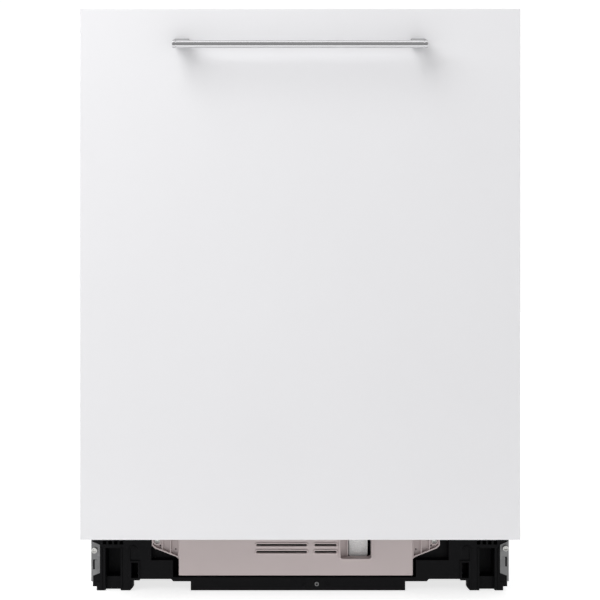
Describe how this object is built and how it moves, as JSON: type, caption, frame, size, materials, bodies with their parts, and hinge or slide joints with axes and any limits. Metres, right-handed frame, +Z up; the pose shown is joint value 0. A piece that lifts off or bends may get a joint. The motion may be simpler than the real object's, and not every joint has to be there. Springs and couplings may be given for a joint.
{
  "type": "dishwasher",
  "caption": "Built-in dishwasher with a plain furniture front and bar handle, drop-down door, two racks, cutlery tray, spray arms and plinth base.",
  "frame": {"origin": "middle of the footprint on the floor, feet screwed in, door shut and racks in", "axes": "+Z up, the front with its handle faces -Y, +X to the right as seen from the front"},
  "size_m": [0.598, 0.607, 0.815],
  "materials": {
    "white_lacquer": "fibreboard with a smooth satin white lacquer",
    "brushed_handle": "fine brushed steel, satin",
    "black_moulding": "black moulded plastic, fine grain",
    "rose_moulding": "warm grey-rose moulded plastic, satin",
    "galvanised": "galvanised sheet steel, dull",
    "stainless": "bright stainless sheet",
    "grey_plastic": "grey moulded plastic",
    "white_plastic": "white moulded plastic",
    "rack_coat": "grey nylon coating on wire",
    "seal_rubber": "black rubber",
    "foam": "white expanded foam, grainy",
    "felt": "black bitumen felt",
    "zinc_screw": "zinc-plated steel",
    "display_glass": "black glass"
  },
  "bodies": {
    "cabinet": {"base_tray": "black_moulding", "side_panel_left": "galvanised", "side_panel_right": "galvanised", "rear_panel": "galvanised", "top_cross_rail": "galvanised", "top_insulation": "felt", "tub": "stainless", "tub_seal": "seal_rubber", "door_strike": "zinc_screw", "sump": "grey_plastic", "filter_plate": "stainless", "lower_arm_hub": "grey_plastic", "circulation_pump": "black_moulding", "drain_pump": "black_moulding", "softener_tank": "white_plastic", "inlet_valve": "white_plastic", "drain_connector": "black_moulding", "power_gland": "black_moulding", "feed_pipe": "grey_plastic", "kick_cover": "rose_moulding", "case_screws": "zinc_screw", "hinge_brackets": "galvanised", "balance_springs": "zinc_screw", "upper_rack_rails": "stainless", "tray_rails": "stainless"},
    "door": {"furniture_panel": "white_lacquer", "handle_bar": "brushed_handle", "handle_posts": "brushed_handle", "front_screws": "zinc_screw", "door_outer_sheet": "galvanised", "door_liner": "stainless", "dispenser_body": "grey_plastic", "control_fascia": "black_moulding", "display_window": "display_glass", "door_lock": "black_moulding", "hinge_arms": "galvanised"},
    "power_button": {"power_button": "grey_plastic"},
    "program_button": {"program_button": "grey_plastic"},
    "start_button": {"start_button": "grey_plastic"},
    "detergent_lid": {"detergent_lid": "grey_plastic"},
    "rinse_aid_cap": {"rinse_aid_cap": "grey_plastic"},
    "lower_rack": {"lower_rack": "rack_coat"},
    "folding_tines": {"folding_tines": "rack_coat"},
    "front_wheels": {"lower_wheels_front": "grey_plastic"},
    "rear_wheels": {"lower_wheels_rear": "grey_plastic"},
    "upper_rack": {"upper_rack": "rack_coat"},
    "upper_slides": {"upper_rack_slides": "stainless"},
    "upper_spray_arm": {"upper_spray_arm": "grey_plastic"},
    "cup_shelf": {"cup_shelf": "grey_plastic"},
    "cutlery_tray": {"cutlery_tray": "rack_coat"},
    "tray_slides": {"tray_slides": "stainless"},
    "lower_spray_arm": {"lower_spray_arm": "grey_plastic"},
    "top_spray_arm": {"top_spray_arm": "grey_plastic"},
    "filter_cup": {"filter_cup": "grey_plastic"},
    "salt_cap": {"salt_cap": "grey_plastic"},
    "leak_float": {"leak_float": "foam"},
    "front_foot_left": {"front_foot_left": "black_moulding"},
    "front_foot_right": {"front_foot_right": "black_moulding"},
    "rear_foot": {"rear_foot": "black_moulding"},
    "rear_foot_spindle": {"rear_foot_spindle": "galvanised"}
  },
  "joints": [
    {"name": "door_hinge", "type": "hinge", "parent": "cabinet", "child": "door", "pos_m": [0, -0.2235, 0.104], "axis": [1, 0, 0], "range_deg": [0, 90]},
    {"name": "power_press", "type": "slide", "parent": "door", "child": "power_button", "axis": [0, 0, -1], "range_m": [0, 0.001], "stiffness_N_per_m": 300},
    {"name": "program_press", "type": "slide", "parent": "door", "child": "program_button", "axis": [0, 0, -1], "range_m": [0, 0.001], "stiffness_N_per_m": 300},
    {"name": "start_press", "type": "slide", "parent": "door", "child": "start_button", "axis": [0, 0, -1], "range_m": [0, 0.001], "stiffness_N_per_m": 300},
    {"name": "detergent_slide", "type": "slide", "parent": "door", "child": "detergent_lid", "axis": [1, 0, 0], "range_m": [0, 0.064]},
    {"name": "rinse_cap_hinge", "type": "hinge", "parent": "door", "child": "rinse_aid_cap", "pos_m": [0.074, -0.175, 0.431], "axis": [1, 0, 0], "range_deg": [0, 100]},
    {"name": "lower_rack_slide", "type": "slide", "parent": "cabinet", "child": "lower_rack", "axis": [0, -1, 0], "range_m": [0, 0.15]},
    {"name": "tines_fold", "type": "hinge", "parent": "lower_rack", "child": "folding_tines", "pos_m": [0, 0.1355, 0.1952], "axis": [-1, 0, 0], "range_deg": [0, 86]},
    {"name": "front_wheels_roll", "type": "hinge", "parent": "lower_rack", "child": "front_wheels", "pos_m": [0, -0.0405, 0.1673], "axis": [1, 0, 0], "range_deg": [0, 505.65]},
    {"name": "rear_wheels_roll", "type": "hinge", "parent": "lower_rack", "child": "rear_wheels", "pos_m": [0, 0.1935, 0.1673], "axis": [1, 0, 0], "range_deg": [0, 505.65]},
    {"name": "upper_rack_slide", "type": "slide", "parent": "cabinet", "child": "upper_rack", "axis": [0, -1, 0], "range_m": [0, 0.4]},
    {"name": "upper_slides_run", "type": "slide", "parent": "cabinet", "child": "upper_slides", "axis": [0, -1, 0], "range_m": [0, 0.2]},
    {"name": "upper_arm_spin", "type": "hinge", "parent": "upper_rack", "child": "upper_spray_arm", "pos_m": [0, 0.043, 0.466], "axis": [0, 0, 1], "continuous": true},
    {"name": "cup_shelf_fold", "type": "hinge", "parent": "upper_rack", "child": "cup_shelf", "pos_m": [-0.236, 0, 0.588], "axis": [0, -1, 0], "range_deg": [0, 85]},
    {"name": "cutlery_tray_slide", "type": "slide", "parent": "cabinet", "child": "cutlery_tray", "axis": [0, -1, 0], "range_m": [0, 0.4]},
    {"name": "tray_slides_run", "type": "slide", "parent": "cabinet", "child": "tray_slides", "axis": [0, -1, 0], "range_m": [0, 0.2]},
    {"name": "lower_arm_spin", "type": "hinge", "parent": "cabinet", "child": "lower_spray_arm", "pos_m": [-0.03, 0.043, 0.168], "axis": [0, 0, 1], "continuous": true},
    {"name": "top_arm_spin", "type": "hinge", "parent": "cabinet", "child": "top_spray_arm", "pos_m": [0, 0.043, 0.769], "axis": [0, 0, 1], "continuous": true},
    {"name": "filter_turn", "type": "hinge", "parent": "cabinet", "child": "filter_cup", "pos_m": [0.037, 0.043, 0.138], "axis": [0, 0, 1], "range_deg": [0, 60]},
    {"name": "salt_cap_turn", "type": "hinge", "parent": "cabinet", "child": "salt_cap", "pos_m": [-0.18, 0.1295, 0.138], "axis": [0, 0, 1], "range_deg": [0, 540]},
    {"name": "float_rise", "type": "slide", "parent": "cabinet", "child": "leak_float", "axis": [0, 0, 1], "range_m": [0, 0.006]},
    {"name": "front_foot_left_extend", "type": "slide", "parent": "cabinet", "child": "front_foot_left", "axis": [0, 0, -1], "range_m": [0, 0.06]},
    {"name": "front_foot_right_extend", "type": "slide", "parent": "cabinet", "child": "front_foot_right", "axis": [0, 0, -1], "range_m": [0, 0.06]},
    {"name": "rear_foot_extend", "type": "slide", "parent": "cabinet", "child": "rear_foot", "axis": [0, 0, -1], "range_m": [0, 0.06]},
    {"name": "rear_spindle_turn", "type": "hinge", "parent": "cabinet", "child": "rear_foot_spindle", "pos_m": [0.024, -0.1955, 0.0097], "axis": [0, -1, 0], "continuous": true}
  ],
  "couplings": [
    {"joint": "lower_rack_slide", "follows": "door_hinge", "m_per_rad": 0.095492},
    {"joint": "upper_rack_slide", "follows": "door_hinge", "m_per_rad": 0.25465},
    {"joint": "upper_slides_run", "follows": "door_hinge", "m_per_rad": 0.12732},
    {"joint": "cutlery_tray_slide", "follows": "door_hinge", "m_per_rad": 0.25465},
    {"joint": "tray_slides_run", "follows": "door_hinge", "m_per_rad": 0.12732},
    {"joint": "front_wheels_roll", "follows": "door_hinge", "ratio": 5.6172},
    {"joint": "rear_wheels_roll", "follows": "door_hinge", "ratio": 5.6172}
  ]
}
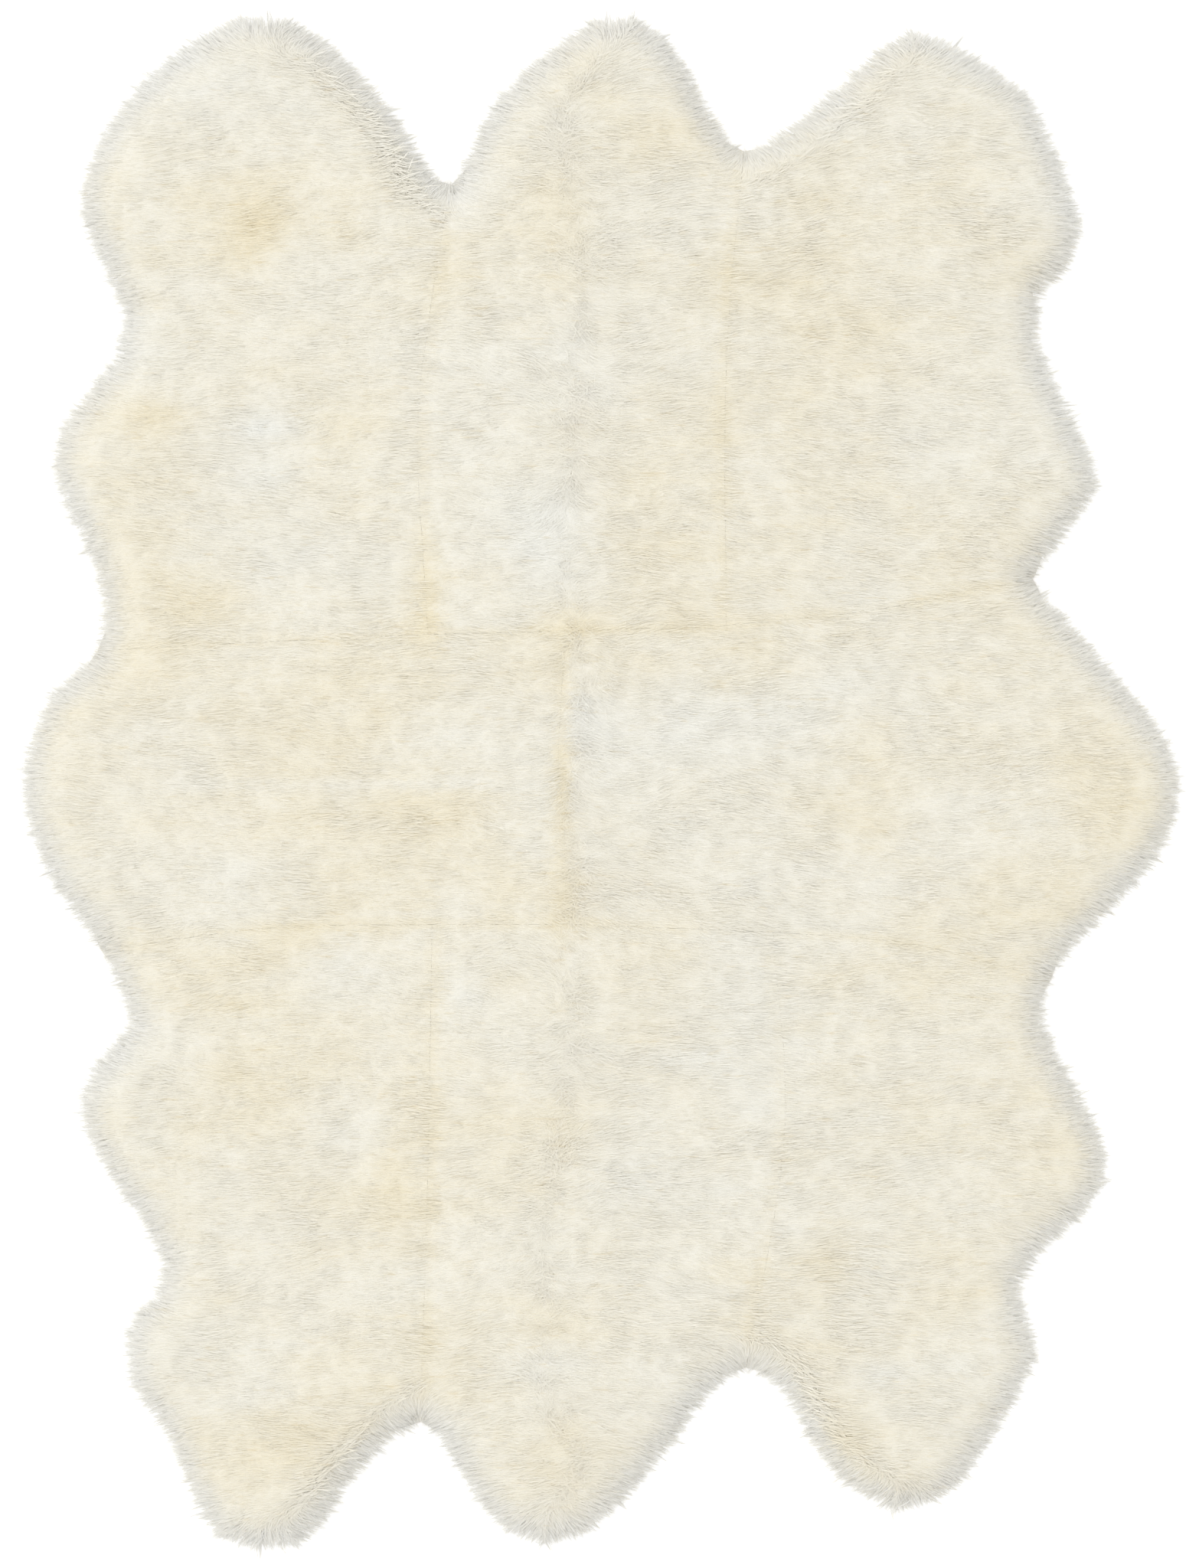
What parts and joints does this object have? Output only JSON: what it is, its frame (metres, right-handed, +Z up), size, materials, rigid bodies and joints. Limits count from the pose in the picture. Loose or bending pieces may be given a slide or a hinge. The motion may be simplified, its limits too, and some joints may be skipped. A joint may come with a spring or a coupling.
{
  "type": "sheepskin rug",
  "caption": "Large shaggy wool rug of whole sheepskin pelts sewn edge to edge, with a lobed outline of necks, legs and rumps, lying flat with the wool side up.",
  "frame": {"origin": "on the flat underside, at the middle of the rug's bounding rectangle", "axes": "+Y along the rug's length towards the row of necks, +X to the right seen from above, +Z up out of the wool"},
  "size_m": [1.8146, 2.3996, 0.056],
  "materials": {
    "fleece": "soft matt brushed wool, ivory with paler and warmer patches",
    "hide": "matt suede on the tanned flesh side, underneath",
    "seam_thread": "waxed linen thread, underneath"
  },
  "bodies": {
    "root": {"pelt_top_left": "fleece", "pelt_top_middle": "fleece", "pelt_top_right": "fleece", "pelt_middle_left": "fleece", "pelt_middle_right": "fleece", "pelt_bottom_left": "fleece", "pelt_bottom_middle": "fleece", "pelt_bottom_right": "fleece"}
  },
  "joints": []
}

....

* **Required work**: From the entries above, copy every line containing the word "parts".

* **Complete answer**:
Describe how this object is built and how it moves, as JSON: type, caption, frame, size, materials, bodies with their parts, and hinge or slide joints with axes and any limits. Metres, right-handed frame, +Z up; the pose shown is joint value 0. A piece that lifts off or bends may get a joint. The motion may be simpler than the real object's, and not every joint has to be there. Springs and couplings may be given for a joint.
What parts and joints does this object have? Output only JSON: what it is, its frame (metres, right-handed, +Z up), size, materials, rigid bodies and joints. Limits count from the pose in the picture. Loose or bending pieces may be given a slide or a hinge. The motion may be simplified, its limits too, and some joints may be skipped. A joint may come with a spring or a coupling.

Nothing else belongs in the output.